# painter decorator jobs



## brandy2509 (Sep 8, 2010)

hi looking for work over from the uk early next year.41,fit,reliable,hardworking 22yrs as a painter and decorator lane:any offers considered for any part of canada,some advice needed too,,,,,thanks ....


----------



## greeneyes (Jan 4, 2010)

brandy2509 said:


> hi looking for work over from the uk early next year.41,fit,reliable,hardworking 22yrs as a painter and decorator lane:any offers considered for any part of canada,some advice needed too,,,,,thanks ....


Hi Brandy, 

The only advice I have has to do with terminology - in Canada, don't refer to yourself as a "decorator" – although you will see it in job adverts, in common usage, that term is used for Interior Decorators/Designers - e.g. people that go in and completely redecorate and/or redesign expensive homes and offices, commercial buildings, etc. (meaning they can design kitchens, choose furniture, soft goods, upholstery, etc.) and are the ones that hire painters, wallpaperers, etc. In Canada what you do would be referred to as a painter that hangs wallpaper. 

The economy in Canada is strong compared to the UK and the USA, so you should have success in your field, it is getting in and making the connections (many of which are word of mouth) which will prove to be the challenge.

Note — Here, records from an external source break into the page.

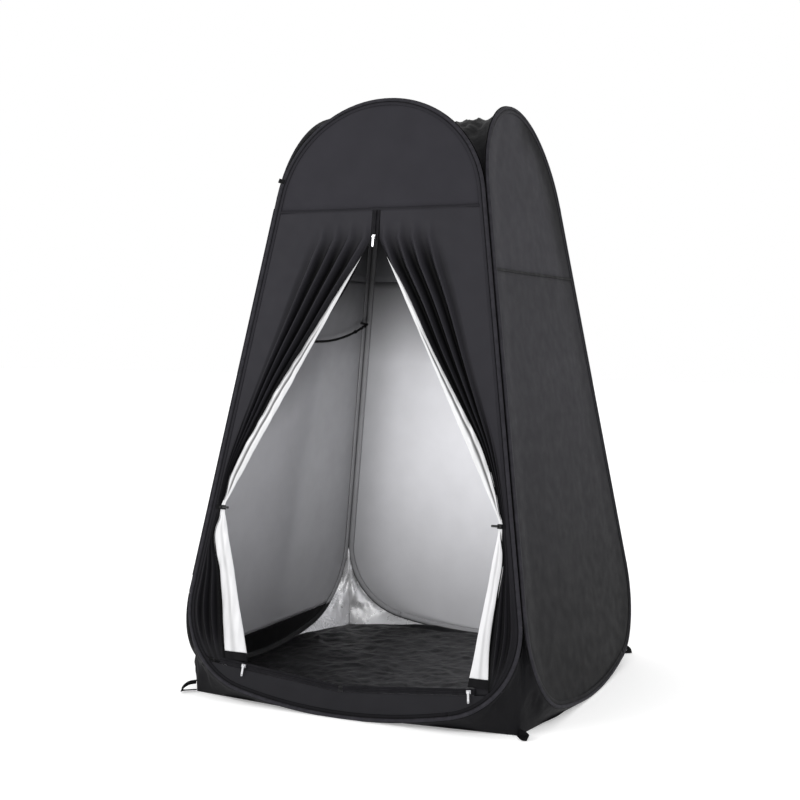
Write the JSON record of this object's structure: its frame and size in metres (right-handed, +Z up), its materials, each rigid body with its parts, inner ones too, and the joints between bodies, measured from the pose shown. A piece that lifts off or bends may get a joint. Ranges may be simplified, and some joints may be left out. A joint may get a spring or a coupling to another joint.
{
  "type": "privacy shower tent",
  "caption": "Square pop-up privacy shower tent with tied-back zip door, sprung hoop walls, silver-lined cloth, floor, stake loops and a towel line.",
  "frame": {"origin": "centre of the footprint, on the ground", "axes": "+Z up, the door faces -Y, the right wall is at +X, the back wall at +Y and the left wall at -X"},
  "size_m": [1.2492, 1.2492, 1.9],
  "materials": {
    "wire": "satin spring steel",
    "ferrule": "crimped, satin",
    "binding": "black polyester binding, slight sheen",
    "cloth_upper": "charcoal polyester, uncoated inside",
    "cloth_lower": "charcoal polyester, silver coating inside",
    "cloth_dark": "near-black polyester",
    "seam_tape": "stitched seam tape",
    "zip_tape": "black coil zip",
    "slider_metal": "nickel-plated",
    "pull_metal": "silver pull",
    "toggle_plastic": "black",
    "ring_plastic": "black",
    "line_cord": "black braided cord",
    "floor_cloth": "black coated, crinkled",
    "roof_cloth": "charcoal, crinkled",
    "gusset_cloth": "dark outside, silver coating inside",
    "webbing": "black webbing"
  },
  "bodies": {
    "front": {"wire_front": "wire", "ferrule_front": "ferrule", "sleeve_front": "binding", "cord_fl": "binding", "cord_fr": "binding", "header_front": "cloth_upper", "sill_front": "cloth_lower", "zip_top": "zip_tape", "zip_sill_left": "zip_tape", "zip_sill_right": "zip_tape", "tab_shoulder": "webbing", "floor": "floor_cloth", "roof": "roof_cloth", "gusset_fl": "gusset_cloth", "gusset_fr": "gusset_cloth"},
    "right": {"wire_right": "wire", "ferrule_right": "ferrule", "sleeve_right": "binding", "cord_br": "binding", "wall_right_lower": "cloth_lower", "wall_right_upper": "cloth_upper", "seam_right": "seam_tape", "gusset_br": "gusset_cloth"},
    "back": {"wire_back": "wire", "ferrule_back": "ferrule", "sleeve_back": "binding", "wall_back_lower": "cloth_lower", "wall_back_upper": "cloth_upper", "seam_back": "seam_tape"},
    "left": {"wire_left": "wire", "ferrule_left": "ferrule", "sleeve_left": "binding", "wall_left_skirt": "cloth_dark", "wall_left_lower": "cloth_lower", "wall_left_upper": "cloth_upper", "seam_left": "seam_tape", "gusset_bl": "gusset_cloth", "line_ring_front": "ring_plastic", "line_ring_back": "ring_plastic"},
    "flap_left": {"flap_left": "cloth_lower", "strap_left": "webbing"},
    "flap_right": {"flap_right": "cloth_lower", "strap_right": "webbing"},
    "toggle_left": {"toggle_left": "toggle_plastic"},
    "toggle_right": {"toggle_right": "toggle_plastic"},
    "slider_top": {"slider_top": "slider_metal"},
    "slider_sill_left": {"slider_sill_left": "slider_metal"},
    "slider_sill_right": {"slider_sill_right": "slider_metal"},
    "pull_top": {"pull_top": "pull_metal"},
    "pull_sill_left": {"pull_sill_left": "pull_metal"},
    "pull_sill_right": {"pull_sill_right": "pull_metal"},
    "towel_line": {"towel_line": "line_cord"},
    "stake_fl": {"stake_fl": "webbing"},
    "stake_fr": {"stake_fr": "webbing"},
    "stake_br": {"stake_br": "webbing"},
    "stake_bl": {"stake_bl": "webbing"}
  },
  "joints": [
    {"name": "fold", "type": "hinge", "parent": "front", "child": "right", "pos_m": [0.46711, -0.46711, 0.9], "axis": [-0.1539, 0.1539, 0.976], "range_deg": [0, 86], "deforming": ["floor", "roof", "gusset_fr"]},
    {"name": "left_fold", "type": "hinge", "parent": "front", "child": "left", "pos_m": [-0.47553, -0.47553, 0.9], "axis": [0.1565, 0.1565, 0.9752], "range_deg": [0, 85], "deforming": ["gusset_fl", "gusset_bl"]},
    {"name": "back_fold", "type": "hinge", "parent": "right", "child": "back", "pos_m": [0.47553, 0.47553, 0.9], "axis": [-0.1565, -0.1565, 0.9752], "range_deg": [-85, 0], "deforming": ["gusset_br"]},
    {"name": "flap_left_swing", "type": "hinge", "parent": "front", "child": "flap_left", "pos_m": [-0.44758, -0.47553, 0.9], "axis": [-0.1565, -0.1565, -0.9752], "range_deg": [0, 25]},
    {"name": "flap_right_swing", "type": "hinge", "parent": "front", "child": "flap_right", "pos_m": [0.44758, -0.47553, 0.9], "axis": [-0.1565, 0.1565, 0.9752], "range_deg": [0, 25]},
    {"name": "toggle_left_turn", "type": "hinge", "parent": "flap_left", "child": "toggle_left", "pos_m": [-0.465, -0.53208, 0.60135], "axis": [0, -0.9874, 0.1585], "range_deg": [-60, 60]},
    {"name": "toggle_right_turn", "type": "hinge", "parent": "flap_right", "child": "toggle_right", "pos_m": [0.475, -0.53208, 0.60135], "axis": [0, -0.9874, 0.1585], "range_deg": [-60, 60]},
    {"name": "slider_top_slide", "type": "slide", "parent": "front", "child": "slider_top", "axis": [0, 0.1585, 0.9874], "range_m": [0, 0.075]},
    {"name": "slider_sill_left_slide", "type": "slide", "parent": "front", "child": "slider_sill_left", "axis": [-0.9959, 0.0144, 0.0895], "range_m": [-0.3, 0.06]},
    {"name": "slider_sill_right_slide", "type": "slide", "parent": "front", "child": "slider_sill_right", "axis": [0.9959, 0.0144, 0.0895], "range_m": [-0.38, 0.006]},
    {"name": "pull_top_swing", "type": "hinge", "parent": "slider_top", "child": "pull_top", "pos_m": [0, -0.39622, 1.45965], "axis": [-1, 0, 0], "range_deg": [0, 90]},
    {"name": "pull_sill_left_swing", "type": "hinge", "parent": "slider_sill_left", "child": "pull_sill_left", "pos_m": [-0.3386, -0.61126, 0.12007], "axis": [-0.9959, 0.0144, 0.0895], "range_deg": [0, 90]},
    {"name": "pull_sill_right_swing", "type": "hinge", "parent": "slider_sill_right", "child": "pull_sill_right", "pos_m": [0.41429, -0.61017, 0.12687], "axis": [-0.9959, -0.0144, -0.0895], "range_deg": [0, 90]},
    {"name": "line_swing", "type": "hinge", "parent": "left", "child": "towel_line", "pos_m": [-0.39972, 0, 1.19556], "axis": [0, -1, 0], "range_deg": [-10, 15]},
    {"name": "stake_fr_lift", "type": "hinge", "parent": "front", "child": "stake_fr", "pos_m": [0.55296, -0.55296, 0.002], "axis": [-0.7071, -0.7071, 0], "range_deg": [0, 70]},
    {"name": "stake_fl_lift", "type": "hinge", "parent": "front", "child": "stake_fl", "pos_m": [-0.55296, -0.55296, 0.002], "axis": [-0.7071, 0.7071, 0], "range_deg": [0, 70]},
    {"name": "stake_br_lift", "type": "hinge", "parent": "back", "child": "stake_br", "pos_m": [0.55296, 0.55296, 0.002], "axis": [0.7071, -0.7071, 0], "range_deg": [0, 70]},
    {"name": "stake_bl_lift", "type": "hinge", "parent": "back", "child": "stake_bl", "pos_m": [-0.55296, 0.55296, 0.002], "axis": [0.7071, 0.7071, 0], "range_deg": [0, 70]}
  ],
  "couplings": [
    {"joint": "left_fold", "follows": "fold", "ratio": 0.985},
    {"joint": "back_fold", "follows": "fold", "ratio": -0.985}
  ]
}
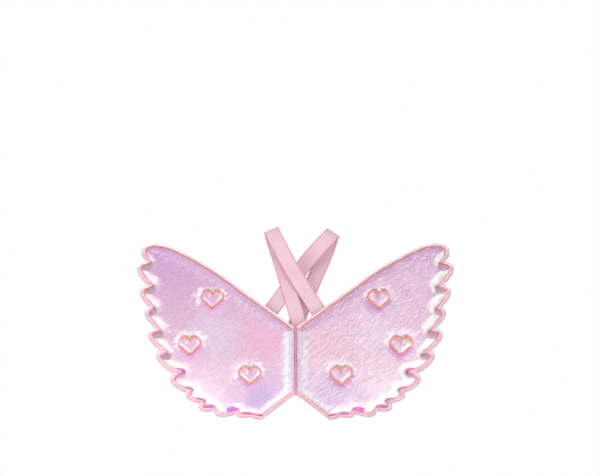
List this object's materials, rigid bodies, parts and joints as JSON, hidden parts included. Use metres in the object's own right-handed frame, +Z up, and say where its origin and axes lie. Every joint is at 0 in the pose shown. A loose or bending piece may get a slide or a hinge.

Here are some advertised jobs.

Job Bank - Results

Journeyman Painter Job in Calgary T3E 1T9, Alberta Canada

Skilled Building Maintenance Worker Job in Montreal , Quebec Canada


----------



## telcoman (Feb 11, 2010)

My stepson had not problem in finding work doing this, but that was when housing construction was booming. Right now things have slowed considerably. Regardless, this is one job you need to be in a growing city for. Vancouver, Toronto, Calgary are probably the best bets.


----------



## MandyB (Jan 14, 2010)

Edmonton and surrounding areas have constant building projects on the go. Search kijij web site (not sure of spelling!) and other job sites for the city/town you are interested in.
Good luck


----------



## greeneyes (Jan 4, 2010)

MandyB said:


> Edmonton and surrounding areas have constant building projects on the go. Search kijij web site (not sure of spelling!) and other job sites for the city/town you are interested in.
> Good luck


Free Kijiji Canada Classifieds | Free Ads | Petites Annonces Gratuites


----------